Durante minha carreira tenho ministrado inúmeras palestras para os mais diversos públicos e sempre faço uma pergunta recorrente: Quem aqui tem uma furadeira em casa? Acreditem, é normal termos mais de 90% das mãos levantadas. Em seguida pergunto: Quem aqui já fez mais de 20 furos com esse equipamento? Nesse caso, as mãos baixam drasticamente. Para entender melhor essa dinâmica, por falta de dados técnicos, procurei meus colegas da manutenção e perguntei quantos furos uma furadeira tem a capacidade de fazer durante a sua vida útil.
Eles contaram que possuem equipamentos que tem mais de cinco anos e são utilizados, ao menos, três vezes por semana, fazendo de 20 a 30 furos cada vez que trabalham, assim entendemos que esse equipamento já fez mais de 18 mil furos. As pessoas que conheço possuem uma furadeira em casa fazem menos de 50 furos em sua vida. Isso sem falar dos novos modelos com bateria mais forte, que fazem o furo, parafusam e possuem outras funcionalidades. Seria obsolescência programada?

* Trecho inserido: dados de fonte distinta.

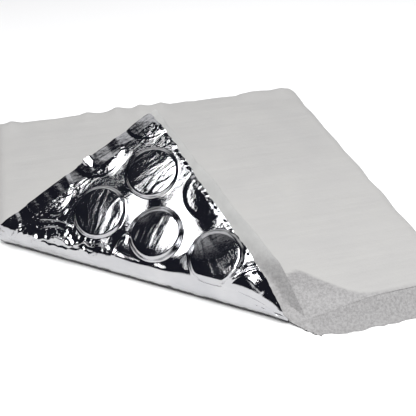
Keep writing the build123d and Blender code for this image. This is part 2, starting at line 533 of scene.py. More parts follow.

Naturalmente isso teria contribuído para o dia de sobrecarga da Terra ficar mais próximo do dia 31 de dezembro, novamente. Perguntas que devem ser feitas para entender essa questão são: Precisamos de um carro ou nos locomover? De um DVD ou do acesso ao filme que queremos assistir? De uma máquina de lavar ou da roupa limpa?
A economia circular deixa de consumir linearmente recursos e foca em redução de extração, redução de perdas de processo, otimizar o uso dos materiais, circular mais e melhor e retornar os materiais a novos ciclos. Esse conceito de Economia Circular encontrou no mundo das plataformas uma das marcas da quarta revolução industrial: a possibilidade de se tornar um tsunami, uma nova economia.
Como disse o professor Klaus Schwab, fundador do Fórum Econômico Mundial em seu livro A Quarta revolução industrial, “O conhecimento compartilhado passa a ser especialmente decisivo para moldarmos um futuro coletivo que reflita valores e objetivos comuns”. E você prefere continuar vendendo produtos ou migrar para serviços?
(*) – É CEO da Indústria Fox, pioneira em indústrias de reciclagem e refurbished de eletrônicos.